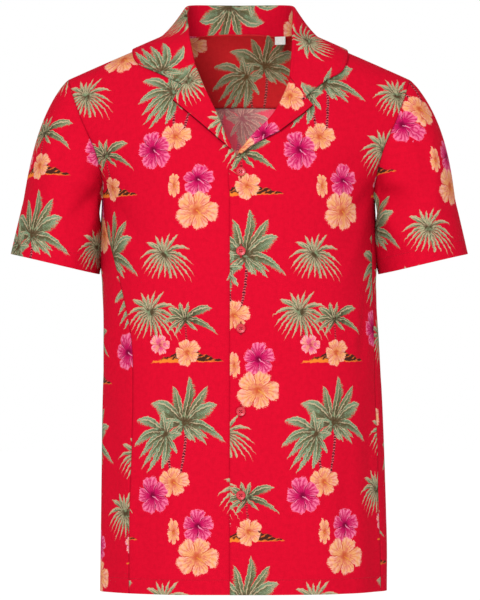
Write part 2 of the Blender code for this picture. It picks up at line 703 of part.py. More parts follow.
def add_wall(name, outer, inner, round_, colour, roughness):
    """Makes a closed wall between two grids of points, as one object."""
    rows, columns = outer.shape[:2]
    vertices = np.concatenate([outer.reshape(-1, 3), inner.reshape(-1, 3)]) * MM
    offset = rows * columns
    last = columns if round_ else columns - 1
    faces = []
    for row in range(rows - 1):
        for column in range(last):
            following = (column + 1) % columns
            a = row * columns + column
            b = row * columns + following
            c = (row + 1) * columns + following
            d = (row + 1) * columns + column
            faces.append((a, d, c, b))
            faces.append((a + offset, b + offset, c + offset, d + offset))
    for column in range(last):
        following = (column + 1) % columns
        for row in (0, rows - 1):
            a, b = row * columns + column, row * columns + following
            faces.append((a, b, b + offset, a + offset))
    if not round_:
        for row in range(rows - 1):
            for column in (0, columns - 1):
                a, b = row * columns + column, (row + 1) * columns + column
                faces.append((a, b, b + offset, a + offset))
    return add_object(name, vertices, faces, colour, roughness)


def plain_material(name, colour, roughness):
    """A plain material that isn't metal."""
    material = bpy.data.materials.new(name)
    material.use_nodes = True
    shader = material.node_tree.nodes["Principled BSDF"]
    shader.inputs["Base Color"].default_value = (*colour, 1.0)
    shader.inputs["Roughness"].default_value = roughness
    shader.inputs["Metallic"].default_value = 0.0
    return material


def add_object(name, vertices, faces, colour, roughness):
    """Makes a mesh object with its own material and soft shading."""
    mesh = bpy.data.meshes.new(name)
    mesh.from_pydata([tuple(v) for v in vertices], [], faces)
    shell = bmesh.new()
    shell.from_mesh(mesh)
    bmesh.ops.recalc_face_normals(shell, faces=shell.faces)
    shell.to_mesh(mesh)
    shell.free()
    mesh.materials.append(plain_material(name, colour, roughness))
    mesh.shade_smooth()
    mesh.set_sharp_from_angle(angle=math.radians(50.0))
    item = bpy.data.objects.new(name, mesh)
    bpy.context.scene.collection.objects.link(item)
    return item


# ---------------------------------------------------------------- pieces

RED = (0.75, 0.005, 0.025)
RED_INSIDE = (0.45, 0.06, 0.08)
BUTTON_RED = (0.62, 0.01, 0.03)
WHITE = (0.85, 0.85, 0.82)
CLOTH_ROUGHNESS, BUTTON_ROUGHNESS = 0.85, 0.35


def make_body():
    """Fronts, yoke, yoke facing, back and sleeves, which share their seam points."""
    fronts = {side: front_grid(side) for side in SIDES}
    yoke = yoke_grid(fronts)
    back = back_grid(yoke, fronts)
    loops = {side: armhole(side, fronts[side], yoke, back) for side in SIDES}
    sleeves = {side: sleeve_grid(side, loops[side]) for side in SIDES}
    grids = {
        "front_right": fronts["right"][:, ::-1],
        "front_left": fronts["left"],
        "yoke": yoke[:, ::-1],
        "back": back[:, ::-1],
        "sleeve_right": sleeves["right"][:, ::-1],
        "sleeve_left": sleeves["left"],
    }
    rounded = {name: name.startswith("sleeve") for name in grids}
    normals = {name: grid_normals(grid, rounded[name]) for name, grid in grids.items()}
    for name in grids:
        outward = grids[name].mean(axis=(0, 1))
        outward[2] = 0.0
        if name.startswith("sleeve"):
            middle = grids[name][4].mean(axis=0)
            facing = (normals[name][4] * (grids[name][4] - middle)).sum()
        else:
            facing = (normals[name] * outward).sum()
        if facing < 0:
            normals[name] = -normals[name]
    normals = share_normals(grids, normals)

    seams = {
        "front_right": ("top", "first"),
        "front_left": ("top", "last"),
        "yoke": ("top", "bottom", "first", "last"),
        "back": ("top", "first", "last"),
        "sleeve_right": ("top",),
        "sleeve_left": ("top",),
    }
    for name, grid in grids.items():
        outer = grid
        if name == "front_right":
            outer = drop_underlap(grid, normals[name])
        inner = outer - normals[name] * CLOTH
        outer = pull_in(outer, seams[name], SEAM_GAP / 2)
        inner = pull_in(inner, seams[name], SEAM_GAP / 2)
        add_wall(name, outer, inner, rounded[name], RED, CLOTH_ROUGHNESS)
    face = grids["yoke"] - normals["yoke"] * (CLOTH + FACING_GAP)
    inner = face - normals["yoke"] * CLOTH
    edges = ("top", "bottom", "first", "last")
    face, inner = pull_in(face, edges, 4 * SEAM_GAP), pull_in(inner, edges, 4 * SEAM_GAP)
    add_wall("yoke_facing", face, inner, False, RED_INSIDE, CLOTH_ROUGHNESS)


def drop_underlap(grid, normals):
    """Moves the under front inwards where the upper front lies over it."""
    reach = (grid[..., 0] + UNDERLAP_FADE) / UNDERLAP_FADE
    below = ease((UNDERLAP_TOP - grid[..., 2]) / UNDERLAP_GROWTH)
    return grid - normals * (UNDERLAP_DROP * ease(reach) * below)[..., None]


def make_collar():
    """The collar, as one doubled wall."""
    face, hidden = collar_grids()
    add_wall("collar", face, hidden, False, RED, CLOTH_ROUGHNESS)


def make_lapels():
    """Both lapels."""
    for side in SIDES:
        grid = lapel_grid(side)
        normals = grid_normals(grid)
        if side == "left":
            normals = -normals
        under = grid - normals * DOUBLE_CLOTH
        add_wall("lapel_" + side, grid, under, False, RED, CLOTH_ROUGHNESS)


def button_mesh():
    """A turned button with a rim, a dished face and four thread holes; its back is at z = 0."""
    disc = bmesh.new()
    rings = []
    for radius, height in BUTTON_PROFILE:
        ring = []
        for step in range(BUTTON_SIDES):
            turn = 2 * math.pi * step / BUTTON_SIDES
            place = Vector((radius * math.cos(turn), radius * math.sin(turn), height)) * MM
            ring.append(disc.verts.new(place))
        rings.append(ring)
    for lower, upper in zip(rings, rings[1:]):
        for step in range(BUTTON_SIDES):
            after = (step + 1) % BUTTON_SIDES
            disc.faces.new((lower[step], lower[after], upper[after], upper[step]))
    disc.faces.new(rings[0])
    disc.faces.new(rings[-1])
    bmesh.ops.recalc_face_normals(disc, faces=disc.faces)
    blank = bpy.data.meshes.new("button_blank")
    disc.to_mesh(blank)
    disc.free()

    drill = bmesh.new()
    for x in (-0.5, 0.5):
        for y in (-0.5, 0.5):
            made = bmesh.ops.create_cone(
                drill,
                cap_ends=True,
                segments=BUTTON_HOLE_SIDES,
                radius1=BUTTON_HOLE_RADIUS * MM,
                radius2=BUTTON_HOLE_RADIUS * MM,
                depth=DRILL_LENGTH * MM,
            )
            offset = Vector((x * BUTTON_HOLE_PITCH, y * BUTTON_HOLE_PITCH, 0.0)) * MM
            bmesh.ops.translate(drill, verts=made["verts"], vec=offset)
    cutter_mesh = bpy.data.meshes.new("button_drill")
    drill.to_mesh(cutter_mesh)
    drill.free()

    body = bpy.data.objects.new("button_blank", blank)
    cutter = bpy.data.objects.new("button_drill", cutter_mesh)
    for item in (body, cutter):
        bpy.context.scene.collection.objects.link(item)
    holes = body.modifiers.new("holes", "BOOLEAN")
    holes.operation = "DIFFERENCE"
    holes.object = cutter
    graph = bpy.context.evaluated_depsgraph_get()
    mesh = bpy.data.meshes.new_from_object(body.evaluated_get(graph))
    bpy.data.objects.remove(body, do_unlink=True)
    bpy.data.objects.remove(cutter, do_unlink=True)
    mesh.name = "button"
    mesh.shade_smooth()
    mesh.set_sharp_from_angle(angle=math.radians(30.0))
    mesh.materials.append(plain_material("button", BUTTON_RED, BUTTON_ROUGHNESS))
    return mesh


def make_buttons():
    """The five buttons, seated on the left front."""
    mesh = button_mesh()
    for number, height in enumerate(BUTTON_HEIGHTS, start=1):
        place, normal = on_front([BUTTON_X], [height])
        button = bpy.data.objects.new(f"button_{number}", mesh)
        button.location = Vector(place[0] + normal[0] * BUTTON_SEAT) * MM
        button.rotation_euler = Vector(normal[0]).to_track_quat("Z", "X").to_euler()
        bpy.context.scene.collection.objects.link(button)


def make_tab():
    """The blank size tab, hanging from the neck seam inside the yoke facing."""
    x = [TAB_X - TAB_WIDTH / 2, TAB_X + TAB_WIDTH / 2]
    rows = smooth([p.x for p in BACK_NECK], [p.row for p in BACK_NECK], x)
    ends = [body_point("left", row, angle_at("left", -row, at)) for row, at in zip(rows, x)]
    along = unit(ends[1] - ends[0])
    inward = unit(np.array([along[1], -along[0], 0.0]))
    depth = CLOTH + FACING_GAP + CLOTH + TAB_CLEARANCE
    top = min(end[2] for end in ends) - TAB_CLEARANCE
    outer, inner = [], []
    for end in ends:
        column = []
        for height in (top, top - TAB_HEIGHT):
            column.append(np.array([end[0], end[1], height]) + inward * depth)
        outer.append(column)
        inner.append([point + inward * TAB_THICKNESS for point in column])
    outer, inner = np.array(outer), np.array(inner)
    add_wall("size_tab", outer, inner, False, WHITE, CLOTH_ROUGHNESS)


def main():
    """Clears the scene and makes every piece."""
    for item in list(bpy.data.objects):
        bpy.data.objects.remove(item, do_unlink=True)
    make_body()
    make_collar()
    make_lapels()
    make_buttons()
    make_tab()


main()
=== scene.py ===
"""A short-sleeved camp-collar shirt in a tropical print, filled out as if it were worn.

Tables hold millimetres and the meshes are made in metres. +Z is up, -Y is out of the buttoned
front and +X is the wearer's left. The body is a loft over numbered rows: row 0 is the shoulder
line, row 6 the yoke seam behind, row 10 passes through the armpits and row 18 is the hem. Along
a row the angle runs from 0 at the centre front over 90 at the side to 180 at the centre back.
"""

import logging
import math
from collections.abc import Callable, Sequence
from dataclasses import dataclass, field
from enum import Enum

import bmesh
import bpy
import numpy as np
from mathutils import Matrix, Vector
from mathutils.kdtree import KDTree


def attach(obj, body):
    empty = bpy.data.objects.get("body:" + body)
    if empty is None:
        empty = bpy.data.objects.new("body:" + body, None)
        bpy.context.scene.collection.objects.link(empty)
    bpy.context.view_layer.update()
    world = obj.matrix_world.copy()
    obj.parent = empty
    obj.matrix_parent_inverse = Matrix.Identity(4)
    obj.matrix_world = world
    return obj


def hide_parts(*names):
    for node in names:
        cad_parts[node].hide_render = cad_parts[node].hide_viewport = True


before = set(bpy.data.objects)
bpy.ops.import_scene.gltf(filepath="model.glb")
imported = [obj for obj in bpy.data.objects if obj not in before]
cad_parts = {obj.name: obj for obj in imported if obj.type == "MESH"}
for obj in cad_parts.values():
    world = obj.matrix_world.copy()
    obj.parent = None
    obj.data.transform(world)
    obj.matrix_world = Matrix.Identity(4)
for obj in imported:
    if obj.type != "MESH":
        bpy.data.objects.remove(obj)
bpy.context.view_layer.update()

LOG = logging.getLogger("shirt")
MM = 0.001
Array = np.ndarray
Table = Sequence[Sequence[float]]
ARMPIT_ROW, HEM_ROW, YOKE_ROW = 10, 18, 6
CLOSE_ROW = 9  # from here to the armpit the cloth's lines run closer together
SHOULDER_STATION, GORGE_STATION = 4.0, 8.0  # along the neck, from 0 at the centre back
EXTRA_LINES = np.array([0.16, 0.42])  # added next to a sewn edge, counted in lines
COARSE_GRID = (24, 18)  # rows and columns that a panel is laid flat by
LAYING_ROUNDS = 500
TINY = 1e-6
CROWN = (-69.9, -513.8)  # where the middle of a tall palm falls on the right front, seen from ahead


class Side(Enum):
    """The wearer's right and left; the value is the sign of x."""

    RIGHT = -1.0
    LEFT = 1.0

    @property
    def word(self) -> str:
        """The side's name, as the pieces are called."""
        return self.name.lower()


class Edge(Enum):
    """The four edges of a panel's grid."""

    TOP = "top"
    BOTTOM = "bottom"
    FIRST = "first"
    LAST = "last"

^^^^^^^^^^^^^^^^

EXERCISE DIRECTIONS: Repeat exactly the lines from the one containing "inner.append([point + inward" to the one containing "it were worn.", both lines included, and nothing else.

CORRECT ANSWER:
        inner.append([point + inward * TAB_THICKNESS for point in column])
    outer, inner = np.array(outer), np.array(inner)
    add_wall("size_tab", outer, inner, False, WHITE, CLOTH_ROUGHNESS)


def main():
    """Clears the scene and makes every piece."""
    for item in list(bpy.data.objects):
        bpy.data.objects.remove(item, do_unlink=True)
    make_body()
    make_collar()
    make_lapels()
    make_buttons()
    make_tab()


main()
=== scene.py ===
"""A short-sleeved camp-collar shirt in a tropical print, filled out as if it were worn.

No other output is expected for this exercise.